Dragonfly Eyes
“In the beginning of all things, wisdom and knowledge were with the animals, for Tirawa, the One Above, did not speak directly to man. He sent certain animals to tell men that he showed himself through the beast, and that from them, and from the stars and the sun and moon should man learn . . . .”
-Chief Gray Eagle
The Bear River Range in Cache Valley feeds its lowlands with rivers, including the Logan, Little Bear, and Blacksmith Fork. Rivers are unique in a mostly arid Utah. I like to think they can teach us about life. They are great examples of disturbance-dependent ecosystems—places that require periodic adversity (even violence, like flooding events) to be healthy and thrive. Rivers are also referenced in mindfulness teachings. Breath can be viewed as flowing like a river. Also, life is like a river—you never step in the same thing twice because it’s constantly changing.
Logan is snow-covered now, readying next season’s rivers. Even so, I think of one of my favorite warm weather water friends—a dragonfly. Dragonflies are of the order Odontata. They are fearsome predatory insects that hunt on the wing, eating up to one-fifth of their body weight each day. Dragonflies are some of the insect world’s most efficient hunters, catching 95% of the prey they pursue. The Pueblo, Hopi, and Zuni associated dragonflies with transformation. In Japan, they are symbols of rebirth, courage, strength, and happiness. I like Aeshna, the mosaic darner.
This brings us to dragonfly eyes. In the book Super Forecasting, The Art and Science of Prediction, Philip Tetlock and Dan Gardner detail evidence-based attributes of people who are especially good at thinking, and at forecasting in particular.
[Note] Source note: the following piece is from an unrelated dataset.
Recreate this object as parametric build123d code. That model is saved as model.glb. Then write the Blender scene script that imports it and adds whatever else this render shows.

They find that those best equipped for this skill “deploy not one analytical idea but many and seek out information not from one source but many. Then they synthesize it all into a single conclusion. In a word, they aggregate. . . . And there is no reason to stop at three or four perspectives . . . a fourth, fifth, and sixth perspective can further sharpen a judgment. In theory, there is no limit. . . . [T]he best metaphor for this process is the vision of the dragonfly.”
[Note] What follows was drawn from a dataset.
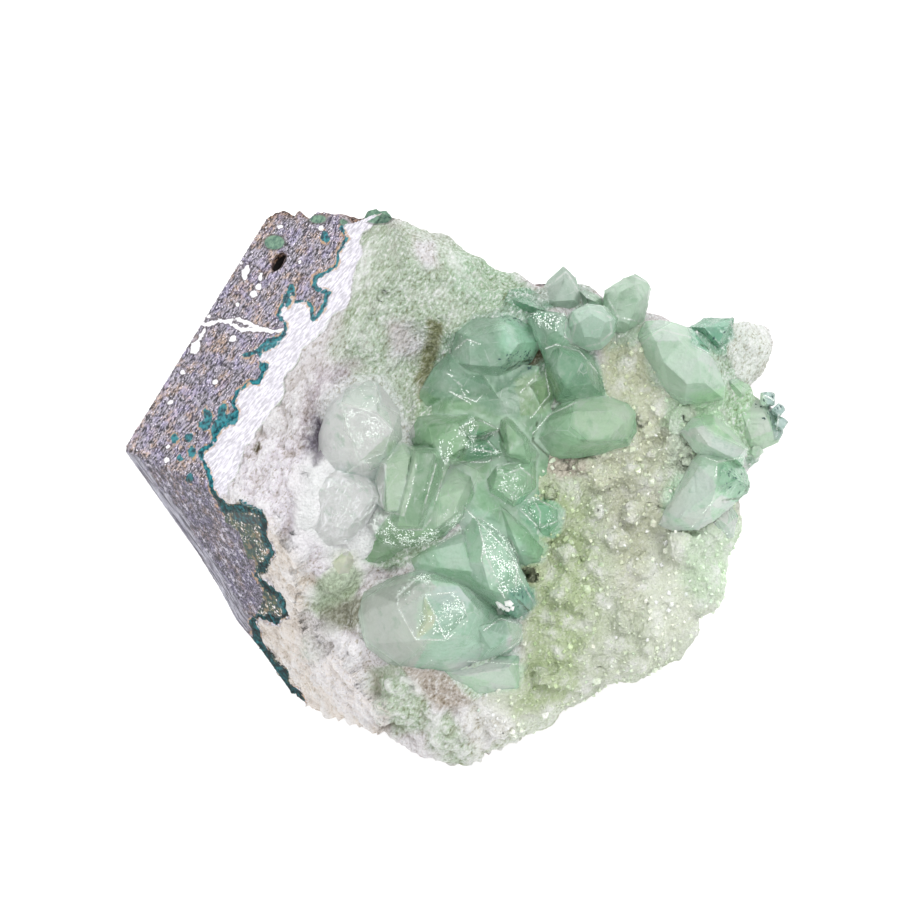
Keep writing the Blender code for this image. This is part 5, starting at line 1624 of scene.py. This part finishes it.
def build_crystals():
    """The apophyllite crystals with what lies on their facets."""
    clear = apophyllite("apophyllite", clearness=0.6, density=2.5)
    crystals = []
    for node in CRYSTAL_NODES:
        piece = crystal_piece(node)
        finish_piece(piece, clear, "apophyllite", node)
        crystals.append(piece)
    sparkle = plain("glitter", (244, 254, 247), roughness=0.2, glow=0.25)
    small_things = (
        (glitter_flakes, sparkle),
        (edge_glints, sparkle),
        (white_lumps, plain("white lumps", (244, 244, 242), roughness=0.6, glow=0.05)),
        (silk_threads, plain("silk", (250, 250, 253), roughness=0.35, glow=0.12)),
        (inclusion_specks, plain("inclusions", (44, 78, 76), roughness=0.5, glow=0.0)),
    )
    for make, material in small_things:
        finish_piece(make(crystals), material, "apophyllite")


# The studio

FLOOR_SIZE = 4.0
# As the shader takes it, not as a display colour.
FLOOR_COLOUR = (0.93, 0.93, 0.93, 1)
CAMERA_HEIGHT = 3.2
SHARP_LEVEL = 0.010
SENSOR = 36.0
WORLD_STRENGTH = 1.02
# The soft key, and small lamps that only show as glints: place in metres, size and power in watts.
LAMPS = {
    "key": ((0.5, 0.55, 1.15), 0.5, 6.5),
    "glint_left": ((-0.5, 0.35, 1.2), 0.1, 0.7),
    "glint_right": ((0.35, -0.25, 1.2), 0.1, 0.7),
    "glint_top": ((0.1, 0.7, 1.0), 0.1, 0.7),
}


def build_floor():
    """A plain white table."""
    bm = bmesh.new()
    bmesh.ops.create_grid(bm, x_segments=1, y_segments=1, size=FLOOR_SIZE / 2)
    mesh = bpy.data.meshes.new("floor")
    bm.to_mesh(mesh)
    bm.free()
    floor = link("floor", mesh)
    look = Look("floor")
    look.set_inputs(look.shader, {
        "Roughness": 0.9, "Specular IOR Level": 0.0, "Emission Color": WHITE, "Emission Strength": 0.4,
    })
    look.shader.inputs["Base Color"].default_value = FLOOR_COLOUR
    mesh.materials.append(look.material)


def build_light():
    """Soft white light from all round, with a large key from the upper right."""
    world = bpy.data.worlds.new("studio")
    world.use_nodes = True
    background = world.node_tree.nodes["Background"]
    background.inputs["Color"].default_value = (1, 1, 1, 1)
    background.inputs["Strength"].default_value = WORLD_STRENGTH
    bpy.context.scene.world = world
    for name, (place_of, width, power) in LAMPS.items():
        data = bpy.data.lights.new(name, "AREA")
        data.size = width
        data.energy = power
        lamp = bpy.data.objects.new(name, data)
        lamp.location = place_of
        lamp.rotation_euler = (-Vector(place_of)).to_track_quat("-Z", "Y").to_euler()
        bpy.context.scene.collection.objects.link(lamp)


def build_camera():
    """Straight above, with a long lens that gives the photograph's frame at the crystals' level."""
    middle = (np.array((PHOTO_WIDTH / 2, PHOTO_WIDTH / 2)) - PHOTO_ZERO) / PIXELS_A_MM * (1, -1)
    data = bpy.data.cameras.new("camera")
    data.sensor_width = SENSOR
    data.lens = SENSOR * CAMERA_HEIGHT / (PHOTO_WIDTH / PIXELS_A_MM * MM)
    data.clip_start = 0.01
    camera = bpy.data.objects.new("camera", data)
    camera.location = (middle[0] * MM, middle[1] * MM, CAMERA_HEIGHT + SHARP_LEVEL)
    bpy.context.scene.collection.objects.link(camera)
    bpy.context.scene.camera = camera


build_rock()
build_crystals()
build_floor()
build_light()
build_camera()
bpy.context.scene.view_settings.view_transform = "Standard"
Each dragonfly eye is comprised of up to thirty thousand lenses, each covering a space slightly different from another, giving each lens a unique perspective. Within the dragonfly brain, these perspectives are all “synthesized into vision so superb that the dragonfly can see in almost every direction simultaneously, with the clarity and precision it needs to pick off flying insects at high speed.”
Tetlock and Gardner explain that the skill of aggregating perspectives to arrive at a more accurate truth is not something that comes naturally to us. I don’t think it’s really popular either. But, the alternative—using only one perspective—does not improve foresight; rather, it distorts it by creating increased confidence and inferior accuracy—a bad combination.
So, may we all step outside of ourselves, do the hard work of consulting other perspectives, and get a different view of reality in our truth seeking. Eye of the dragonfly.